All of your 401k assets should end up in either a traditional or a Roth IRA shortly after you head out the door of your last job. And if you're over 50, you can add to your account over and above the standard annual contribution limits. IRAs eliminate capital-gains taxes and can help reduce future tax bills.

When transferring assets to a Roth IRA, you'll have to take a short-term hit by paying income taxes, but you'll gain the huge advantage of receiving tax-free income for every penny of it down the road.

When planning moves to and from IRA accounts, it is crucial either to know all the rules or to consult a tax pro. You may find it easier to move chunks of money over several years to spread out your tax bill. But if you hope to be drawing down on your IRA for 20 years or more, the tax savings in the future make the Roth the best option.

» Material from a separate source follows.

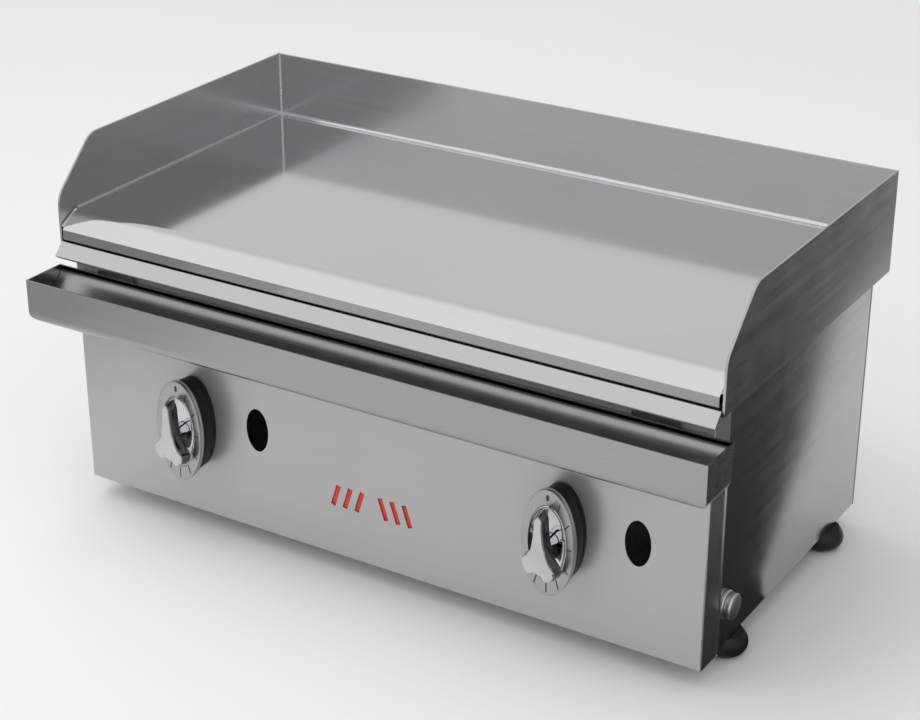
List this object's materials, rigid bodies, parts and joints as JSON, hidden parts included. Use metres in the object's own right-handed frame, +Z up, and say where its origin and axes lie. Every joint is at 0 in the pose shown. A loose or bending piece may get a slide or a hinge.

Assets in your IRA should reflect your overall asset allocation. For many people, the IRA already represents the bulk of their net worth, so proper allocation is all-important. Most standard securities, like stocks, bonds and funds, can be bought inside an IRA account, and the IRA itself can be maintained for minimal fees at numerous financial institutions.

Finally, IRA assets can be passed on through your estate so that your heirs can continue to benefit from the power of compounding.

The wild card

Good investment ideas often involve being creative and knowing what you love to do. Anything you enjoy can potentially become a good investment opportunity, such as:

  • Paintings and fine arts.
  • Classic cars.
  • Sports memorabilia.
  • Coins and collectibles.
  • Starting a business.

If you have an interest (preferably combined with a fair amount of knowledge) in a particular area, you should feel empowered to take it as far as you like. After all, we live in an increasingly age-defying world, where passions and energies aren't just for the under-40 crowd.

Any of these, and many others, could make for a fine investment, though it's probably best to dedicate a small percentage (5% to 10%) of your net worth to such alternatives and to understand their limits on liquidity and other potential liabilities.